_Set problem_:
Output the material below in its entirety, exactly as given.

_Material_:
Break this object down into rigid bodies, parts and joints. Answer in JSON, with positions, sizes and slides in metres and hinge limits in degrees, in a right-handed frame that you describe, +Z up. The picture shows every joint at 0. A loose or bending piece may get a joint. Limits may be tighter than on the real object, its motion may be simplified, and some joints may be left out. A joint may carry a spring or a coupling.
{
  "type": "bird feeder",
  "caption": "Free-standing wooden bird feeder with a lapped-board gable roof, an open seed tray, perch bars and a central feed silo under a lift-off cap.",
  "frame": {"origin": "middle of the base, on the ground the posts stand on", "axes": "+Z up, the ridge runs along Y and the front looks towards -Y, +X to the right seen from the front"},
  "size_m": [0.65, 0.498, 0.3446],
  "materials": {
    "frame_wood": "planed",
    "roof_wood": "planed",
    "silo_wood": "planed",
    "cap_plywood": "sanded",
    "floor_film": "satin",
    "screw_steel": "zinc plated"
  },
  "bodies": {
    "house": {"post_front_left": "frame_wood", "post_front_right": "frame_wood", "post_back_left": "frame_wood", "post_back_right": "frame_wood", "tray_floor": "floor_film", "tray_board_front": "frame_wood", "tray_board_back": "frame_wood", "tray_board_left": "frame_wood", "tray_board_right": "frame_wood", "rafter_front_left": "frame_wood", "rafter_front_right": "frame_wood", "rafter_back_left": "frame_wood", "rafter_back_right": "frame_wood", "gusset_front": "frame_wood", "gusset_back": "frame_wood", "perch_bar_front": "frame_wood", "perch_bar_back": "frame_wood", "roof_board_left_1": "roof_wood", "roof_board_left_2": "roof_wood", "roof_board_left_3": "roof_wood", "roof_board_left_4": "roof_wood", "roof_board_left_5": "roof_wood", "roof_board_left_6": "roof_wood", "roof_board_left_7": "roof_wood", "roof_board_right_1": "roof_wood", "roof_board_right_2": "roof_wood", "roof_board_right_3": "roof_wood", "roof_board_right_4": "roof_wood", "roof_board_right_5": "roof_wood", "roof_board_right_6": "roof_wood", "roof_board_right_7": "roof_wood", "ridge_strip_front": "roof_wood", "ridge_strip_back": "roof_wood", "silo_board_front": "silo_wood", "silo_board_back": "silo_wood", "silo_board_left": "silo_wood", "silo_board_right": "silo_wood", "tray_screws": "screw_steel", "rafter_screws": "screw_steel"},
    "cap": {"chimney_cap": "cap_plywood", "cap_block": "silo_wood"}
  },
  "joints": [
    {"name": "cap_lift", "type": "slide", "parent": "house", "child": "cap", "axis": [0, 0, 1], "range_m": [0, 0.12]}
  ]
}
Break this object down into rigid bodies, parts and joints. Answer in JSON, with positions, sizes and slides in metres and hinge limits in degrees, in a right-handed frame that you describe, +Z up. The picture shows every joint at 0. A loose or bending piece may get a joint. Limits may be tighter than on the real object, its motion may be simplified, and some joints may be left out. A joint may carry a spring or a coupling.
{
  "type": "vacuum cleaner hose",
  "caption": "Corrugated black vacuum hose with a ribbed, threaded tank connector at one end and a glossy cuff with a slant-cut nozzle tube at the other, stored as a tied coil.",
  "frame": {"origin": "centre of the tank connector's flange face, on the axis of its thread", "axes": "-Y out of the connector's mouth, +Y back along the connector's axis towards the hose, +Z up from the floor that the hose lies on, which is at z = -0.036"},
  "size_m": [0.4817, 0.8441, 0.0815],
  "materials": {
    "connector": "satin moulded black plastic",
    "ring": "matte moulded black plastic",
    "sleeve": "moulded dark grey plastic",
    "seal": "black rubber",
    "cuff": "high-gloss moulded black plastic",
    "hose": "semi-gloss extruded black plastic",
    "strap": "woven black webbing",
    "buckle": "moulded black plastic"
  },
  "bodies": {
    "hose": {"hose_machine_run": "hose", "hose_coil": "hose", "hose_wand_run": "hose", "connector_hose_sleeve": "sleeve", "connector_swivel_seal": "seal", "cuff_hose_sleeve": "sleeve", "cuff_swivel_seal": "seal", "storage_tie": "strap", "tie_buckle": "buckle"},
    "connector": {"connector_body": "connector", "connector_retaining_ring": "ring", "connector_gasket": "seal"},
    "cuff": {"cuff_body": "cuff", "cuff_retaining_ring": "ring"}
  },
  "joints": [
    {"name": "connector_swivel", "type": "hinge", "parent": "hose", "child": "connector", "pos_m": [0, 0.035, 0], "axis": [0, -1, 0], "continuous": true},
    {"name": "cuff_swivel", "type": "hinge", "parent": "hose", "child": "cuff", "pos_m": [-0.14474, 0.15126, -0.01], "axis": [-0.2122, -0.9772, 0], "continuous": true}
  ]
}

_Exercise response_:
Break this object down into rigid bodies, parts and joints. Answer in JSON, with positions, sizes and slides in metres and hinge limits in degrees, in a right-handed frame that you describe, +Z up. The picture shows every joint at 0. A loose or bending piece may get a joint. Limits may be tighter than on the real object, its motion may be simplified, and some joints may be left out. A joint may carry a spring or a coupling.
{
  "type": "bird feeder",
  "caption": "Free-standing wooden bird feeder with a lapped-board gable roof, an open seed tray, perch bars and a central feed silo under a lift-off cap.",
  "frame": {"origin": "middle of the base, on the ground the posts stand on", "axes": "+Z up, the ridge runs along Y and the front looks towards -Y, +X to the right seen from the front"},
  "size_m": [0.65, 0.498, 0.3446],
  "materials": {
    "frame_wood": "planed",
    "roof_wood": "planed",
    "silo_wood": "planed",
    "cap_plywood": "sanded",
    "floor_film": "satin",
    "screw_steel": "zinc plated"
  },
  "bodies": {
    "house": {"post_front_left": "frame_wood", "post_front_right": "frame_wood", "post_back_left": "frame_wood", "post_back_right": "frame_wood", "tray_floor": "floor_film", "tray_board_front": "frame_wood", "tray_board_back": "frame_wood", "tray_board_left": "frame_wood", "tray_board_right": "frame_wood", "rafter_front_left": "frame_wood", "rafter_front_right": "frame_wood", "rafter_back_left": "frame_wood", "rafter_back_right": "frame_wood", "gusset_front": "frame_wood", "gusset_back": "frame_wood", "perch_bar_front": "frame_wood", "perch_bar_back": "frame_wood", "roof_board_left_1": "roof_wood", "roof_board_left_2": "roof_wood", "roof_board_left_3": "roof_wood", "roof_board_left_4": "roof_wood", "roof_board_left_5": "roof_wood", "roof_board_left_6": "roof_wood", "roof_board_left_7": "roof_wood", "roof_board_right_1": "roof_wood", "roof_board_right_2": "roof_wood", "roof_board_right_3": "roof_wood", "roof_board_right_4": "roof_wood", "roof_board_right_5": "roof_wood", "roof_board_right_6": "roof_wood", "roof_board_right_7": "roof_wood", "ridge_strip_front": "roof_wood", "ridge_strip_back": "roof_wood", "silo_board_front": "silo_wood", "silo_board_back": "silo_wood", "silo_board_left": "silo_wood", "silo_board_right": "silo_wood", "tray_screws": "screw_steel", "rafter_screws": "screw_steel"},
    "cap": {"chimney_cap": "cap_plywood", "cap_block": "silo_wood"}
  },
  "joints": [
    {"name": "cap_lift", "type": "slide", "parent": "house", "child": "cap", "axis": [0, 0, 1], "range_m": [0, 0.12]}
  ]
}
Break this object down into rigid bodies, parts and joints. Answer in JSON, with positions, sizes and slides in metres and hinge limits in degrees, in a right-handed frame that you describe, +Z up. The picture shows every joint at 0. A loose or bending piece may get a joint. Limits may be tighter than on the real object, its motion may be simplified, and some joints may be left out. A joint may carry a spring or a coupling.
{
  "type": "vacuum cleaner hose",
  "caption": "Corrugated black vacuum hose with a ribbed, threaded tank connector at one end and a glossy cuff with a slant-cut nozzle tube at the other, stored as a tied coil.",
  "frame": {"origin": "centre of the tank connector's flange face, on the axis of its thread", "axes": "-Y out of the connector's mouth, +Y back along the connector's axis towards the hose, +Z up from the floor that the hose lies on, which is at z = -0.036"},
  "size_m": [0.4817, 0.8441, 0.0815],
  "materials": {
    "connector": "satin moulded black plastic",
    "ring": "matte moulded black plastic",
    "sleeve": "moulded dark grey plastic",
    "seal": "black rubber",
    "cuff": "high-gloss moulded black plastic",
    "hose": "semi-gloss extruded black plastic",
    "strap": "woven black webbing",
    "buckle": "moulded black plastic"
  },
  "bodies": {
    "hose": {"hose_machine_run": "hose", "hose_coil": "hose", "hose_wand_run": "hose", "connector_hose_sleeve": "sleeve", "connector_swivel_seal": "seal", "cuff_hose_sleeve": "sleeve", "cuff_swivel_seal": "seal", "storage_tie": "strap", "tie_buckle": "buckle"},
    "connector": {"connector_body": "connector", "connector_retaining_ring": "ring", "connector_gasket": "seal"},
    "cuff": {"cuff_body": "cuff", "cuff_retaining_ring": "ring"}
  },
  "joints": [
    {"name": "connector_swivel", "type": "hinge", "parent": "hose", "child": "connector", "pos_m": [0, 0.035, 0], "axis": [0, -1, 0], "continuous": true},
    {"name": "cuff_swivel", "type": "hinge", "parent": "hose", "child": "cuff", "pos_m": [-0.14474, 0.15126, -0.01], "axis": [-0.2122, -0.9772, 0], "continuous": true}
  ]
}